Managing and Maintaining indexes
Indexes in Postgres do not hold all row data. Even when an index is used in a query and matching rows where found, Postgres will go to disk to fetch the row data. Additionally, row visibility information (discussed in the MVCC article) is not stored on the index either, therefore Postgres must also go to disk to fetch that information.
Having that in mind, you can see how in some cases using an index doesn’t really make sense. An index must be selective enough to reduce the number of disk lookups for it to be worth it. For example, a primary key lookup with a big enough table makes good use of an index: instead of sequentially scanning the table matching the query conditions, Postgres is able to find the targeted rows in an index, and then fetch them from disk selectively. For very small tables, for example a cities lookup table, an index may be undesirable, even if you search by city name. In that case, Postgres may decide to ignore the index in favor of a sequential scan. Postgres will decide to perform a sequential scan on any query that will hit a significant portion of a table. If you do have an index on that column, it will be a dead index that’s never used - and indexes are not free: they come at a cost in terms of storage and maintenance.
For more on running production, staging, and other environments for your Heroku application, take a look at our Managing Multiple Environments article.
When tuning a query and understanding what indexes make the most sense, be sure to use a database as similar as possible to what exists, or will exist in production.

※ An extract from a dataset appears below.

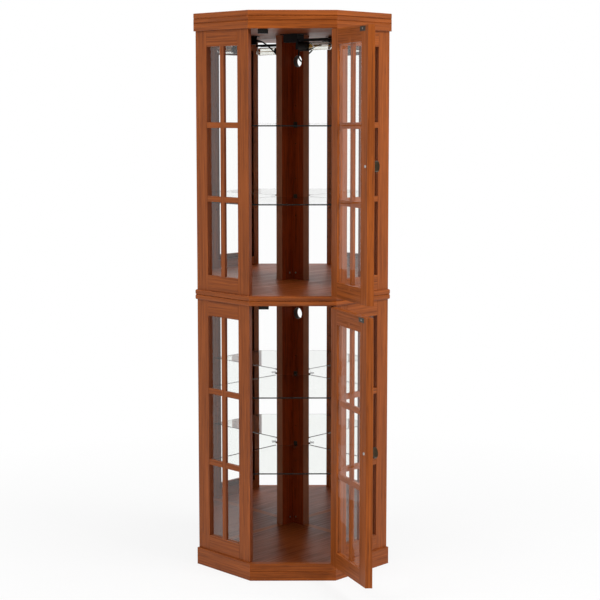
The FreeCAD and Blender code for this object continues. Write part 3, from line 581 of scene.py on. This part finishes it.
dress(woodFilm("cherryFilmFront", cherry, runs["front"]), "crown_front_rail",
      "plinth_front_board", "plinth_lip")
dress(woodFilm("cherryFilmSides", cherrySide, runs["sides"]), "crown_side_rails",
      "plinth_side_boards")
dress(woodFilm("cherryFilmBacks", cherry, runs["backs"]), "crown_back_rails",
      "plinth_back_boards")
dress(woodFilm("cherryFilmPanels", cherryPanel, runs["panels"]), "top_panel",
      "lower_top_panel", "upper_floor_panel", "ceiling_panel")
# the lowest floor, with its painted shade
dress(woodFilm("cherryFilmShadedBase", cherryShadedBase, runs["panels"]), "lower_floor_panel")
dressFaces(woodFilm("cherryFilmNosings", cherrySide, runs["panels"]), panelEdges,
           "top_panel", "lower_top_panel", "upper_floor_panel")
dress(woodFilm("cherryFilmWindows", cherrySide, runs["windows"]), "lower_right_frame",
      "lower_left_frame", "upper_right_frame", "upper_left_frame")
dress(woodFilm("cherryFilmWindowBars", cherrySide, runs["windowBars"]), "side_glazing_bars")
dress(woodFilm("cherryFilmDoors", cherry, runs["doors"]), "upper_door_frame",
      "lower_door_frame")
dress(woodFilm("cherryFilmDoorBars", cherry, runs["doorBars"]), "upper_door_glazing_bars",
      "lower_door_glazing_bars")
dress(woodFilm("walnutFilmPost", walnut, runs["posts"]), "lower_right_post_board",
      "lower_left_post_board", "upper_right_post_board", "upper_left_post_board")
# the hole walls get painted shade
dressFaces(woodFilm("walnutFilmHoleShade", walnutShadedHole, runs["holes"]), shadedHoleWalls,
           "lower_right_post_board", "upper_right_post_board")
print("wood dressed")

# Float glass: faces as smooth as water, with a few wiped smears. Real float glass has an
# index of 1.52. Here it is lower, so that the veil of reflected light on the panes and
# shelves stays as faint as in a darker room.
windowGlass = {
    "tint": "#fdfefd",
    "ior": 1.42,
    "roughness": (0.0, 0.006),
    "smear": 0.35,  # size of a smear
    "smearDetail": 3,
    "smearRange": (0.45, 0.8),  # noise at which a smear begins and is full
}
doorGlass = {**windowGlass, "ior": 1.19}
# Shelf glass: the ground edges look nearly black, with a little green.
shelfGlass = {
    **windowGlass,
    "tint": "#f2f5f2",
    "ior": 1.36,
    "smear": 0.25,
    "edge": "#0f1412",
    "edgeRoughness": 0.25,
    "edgeSpecular": 0.15,
    "edgeLean": 0.5,  # a face that looks less up or down than this is an edge
}
# Blown soda-lime glass of the bulb: clear, with soft ripples.
bulbGlass = {
    **windowGlass,
    "tint": "#fbfbf7",
    "ior": 1.5,
    "roughness": (0.0, 0.02),
    "smear": 0.02,
}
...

Whether an index is used or not depends on a number of factors, including the Postgres server configuration, the data in the table, the index and the query. For instance, trying to make a query use an index on your development machine with a small subset of “test data” will be frustrating: Postgres will determine that the dataset is so small that it’s not worth the overhead of reading through the index and then fetching the data from disk. Random I/O is much slower than sequential, so the cost of a sequential scan is lower than that of the random I/O introduced by reading the index and selectively finding the data on disk. Performing index tuning should be done on production, or on a staging environment that is as close to production as possible. On the Heroku Postgres database platform it is possible to copy your production database to a different environment quite easily.
When you are ready to apply an index on your production database, keep in mind that creating an index locks the table against writes. For big tables that can mean your site is down for hours. Fortunately Postgres allows you to
CREATE INDEX CONCURRENTLY, which will take much longer to build, but does not require a lock that blocks writes. Ordinary
CREATE INDEX commands require a lock that blocks writes but not reads.
Finally, indexes will become fragmented and unoptimized after some time, especially if the rows in the table are often updated or deleted. In those cases it may be required to perform a
REINDEX leaving you with a balanced and optimized index. However be cautious about reindexing big indexes as write locks are obtained on the parent table. One strategy to achieve the same result on a live site is to build an index concurrently on the same table and columns but with a different name, and then dropping the original index and renaming the new one. This procedure, while much longer, won’t require any long running locks on the live tables.
Postgres provides a lot of flexibility when it comes to creating B-tree indexes that are optimized to your specific use cases, as well as options for managing the ever-growing database behind your applications. These tips should help you keep your database healthy, and your queries snappy.